Don't you just hate it when a spammer/scammer misconfigures his botnet so that only a tantalizing bit of the message comes through without the full payload? Call me crazy, but I like to see what scams these jerks are trying to pull off.

The message in question originated from a server in China (duh), but contains forged parts of the header to make it look as though it came from a U.K. company in the pneumatic tools industry (the domain has been registered since 1997, so it's not bloody likely that this company has anything to do with the message).

The part that got my initial attention was:

Subject: Danny Goodman Administrator has been fired

It's hard to tell what this is supposed to mean. Have I been fired? Did I fire my Administrator?

One of the nice things about being self-employed (for the last 25 years, thank you), is that I know everything about my operation. (The bad thing is that my boss is a slave driver and my employee is a lazy bum.)

In any case, in the context of my "organization," this subject makes no sense.

The body of the message is no more revealing:

{%BEGIN_SPLIT76%}
Danny Goodman, Our Company

That first bit is either a placeholder for a mail-merge type of insertion or other directive that the bot should be using to help compose the body. But then it gave up the ghost.
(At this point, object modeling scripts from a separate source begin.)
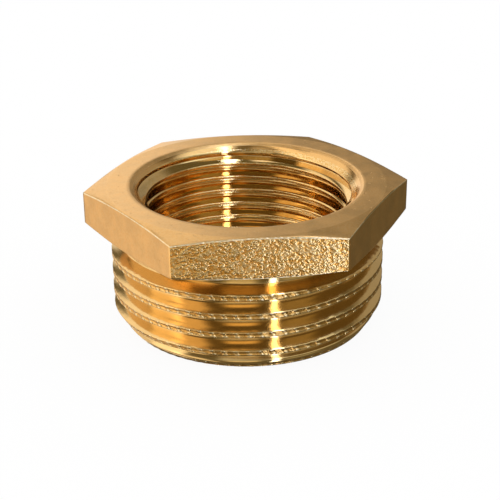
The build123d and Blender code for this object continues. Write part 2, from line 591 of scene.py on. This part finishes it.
def floor():
    """The white sheet under the object. It takes a faint shadow, and is left out of the reflections."""
    bpy.ops.mesh.primitive_plane_add(size=30)
    ob = bpy.context.object
    ob.name = "floor"
    ob.visible_glossy = False
    material, n = new_material("floor")
    rays = n.add("ShaderNodeLightPath").outputs
    seen = n.math("MAXIMUM", n.math("MAXIMUM", rays["Is Camera Ray"], rays["Is Glossy Ray"]),
                  rays["Is Transmission Ray"])
    paper = n.add("ShaderNodeBsdfDiffuse", {"Color": WHITE}).outputs[0]
    mix = n.add("ShaderNodeMixShader", {0: n.math("MULTIPLY", seen, FLOOR_GLOW), 1: paper, 2: n.glow(WHITE)})
    n.output(mix.outputs[0])
    ob.data.materials.append(material)


def studio():
    """The studio round the object, seen only in its reflections: soft lamps in a dim room."""
    bpy.ops.mesh.primitive_uv_sphere_add(segments=48, ring_count=24, radius=STUDIO_RADIUS)
    ob = bpy.context.object
    ob.name = "studio"
    ob.visible_camera = ob.visible_diffuse = ob.visible_shadow = False
    material, n = new_material("studio")
    x, y, z = n.split(n.vector("NORMALIZE", n.position()))
    turn = n.math("ARCTAN2", y, x)
    rise = n.math("ARCSINE", z)
    total = STUDIO_BASE
    for azimuth, elevation, half_width, half_height, edge, colour in SOFTBOXES:
        aside = n.math("ABSOLUTE", n.math("WRAP", n.math("SUBTRACT", turn, radians(azimuth)), pi, -pi))
        above = n.math("ABSOLUTE", n.math("SUBTRACT", rise, radians(elevation)))
        share = n.math("MULTIPLY",
                       n.ramp(aside, radians(half_width), radians(half_width + edge), 1.0, 0.0),
                       n.ramp(above, radians(half_height), radians(half_height + edge), 1.0, 0.0))
        total = n.vector("ADD", n.scaled(colour, share), total)
    n.output(n.glow(total))
    ob.data.materials.append(material)


def strip_light(facing, offset, half_width, low, high, strength, radius=0.6, steps=48):
    """A narrow strip light that stands on end and curves over the object, from the elevation low to high.
    It shows in a turned wall where the wall faces the azimuth facing. offset is its distance from the
    upright plane through the centre. All but the angles are in radii."""
    ahead = Vector((cos(radians(facing)), sin(radians(facing)), 0))
    aside = Vector((-ahead.y, ahead.x, 0))
    reach = (1 - offset ** 2) ** 0.5
    points = []
    for i in range(steps + 1):
        t = radians(low + (high - low) * i / steps)
        middle = ahead * (reach * cos(t)) + Vector((0, 0, reach * sin(t)))
        for side in (-half_width, half_width):
            points.append(STUDIO_CENTRE + (middle + aside * (offset + side)) * radius)
    faces = [(k, k + 1, k + 3, k + 2) for k in range(0, 2 * steps, 2)]
    mesh = bpy.data.meshes.new("strip")
    mesh.from_pydata(points, [], faces)
    material, n = new_material("strip_light")
    n.output(n.glow(STRIP_COLOUR, strength))
    ob = add_object("strip_light", mesh)
    ob.data.materials.append(material)
    ob.visible_camera = ob.visible_diffuse = ob.visible_shadow = False


bushing = to_object(build_bushing(), "bushing")
for name, settings in FINISHES.items():
    bushing.data.materials.append(brass(name, **settings))
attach(bushing, "root")
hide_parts("hex_bushing")

add_camera()
white_world()
floor()
studio()
strip_light(facing=-83.3, offset=0.18, half_width=0.042, low=-80, high=115, strength=6)
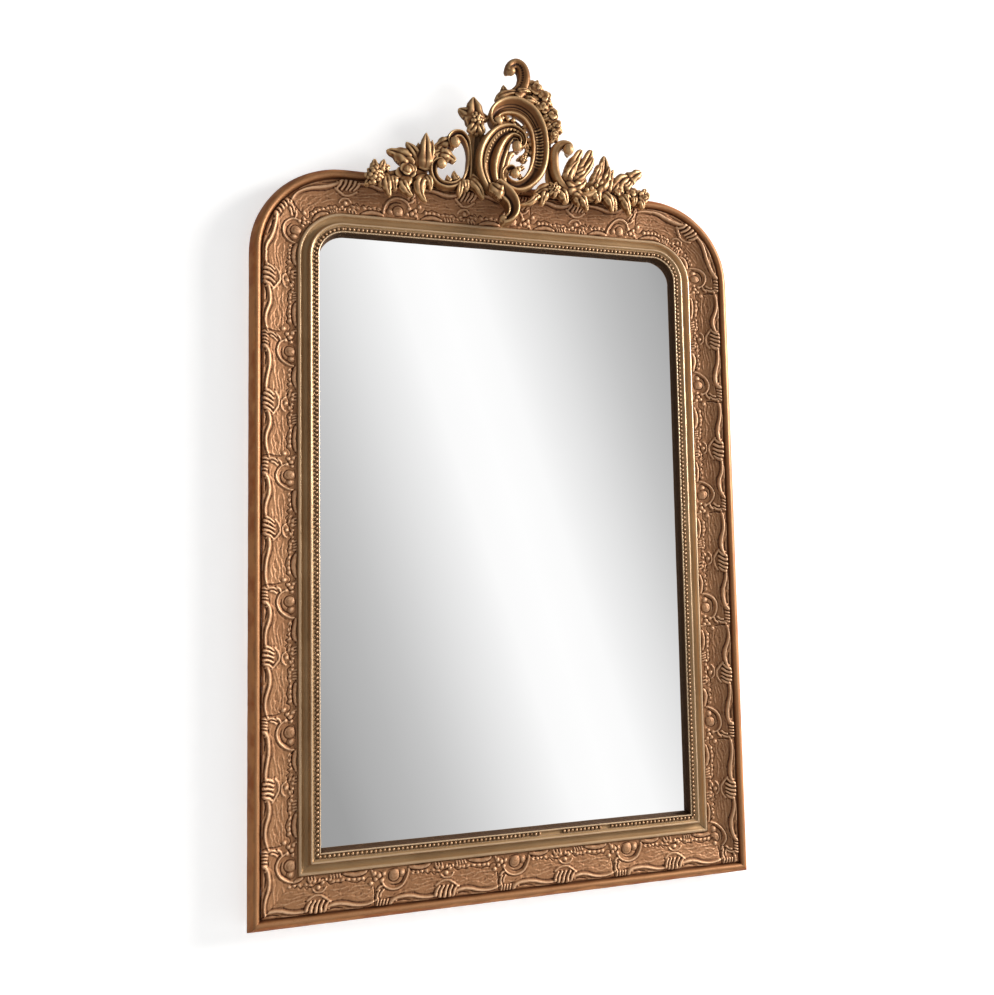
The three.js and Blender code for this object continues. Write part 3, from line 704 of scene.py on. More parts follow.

If this doofus fixes his problem, and I receive his result, I'll update this posting. I'd actually prefer that he believe the messages went out correctly and led to ZERO RESPONSE—my favorite result.

UPDATE (16 June 2006): From some additional samples I've seen, this spam was nothing more than a misconfigured mortgage spam. The model is confirmed in a properly configured message that used the same techniques. Subject: Danny Goodman Boss will be fired and then Danny Goodman, Our Office spoke last week,. The rest is standard mortgage spam fare. At least now I have something to report to the FTC.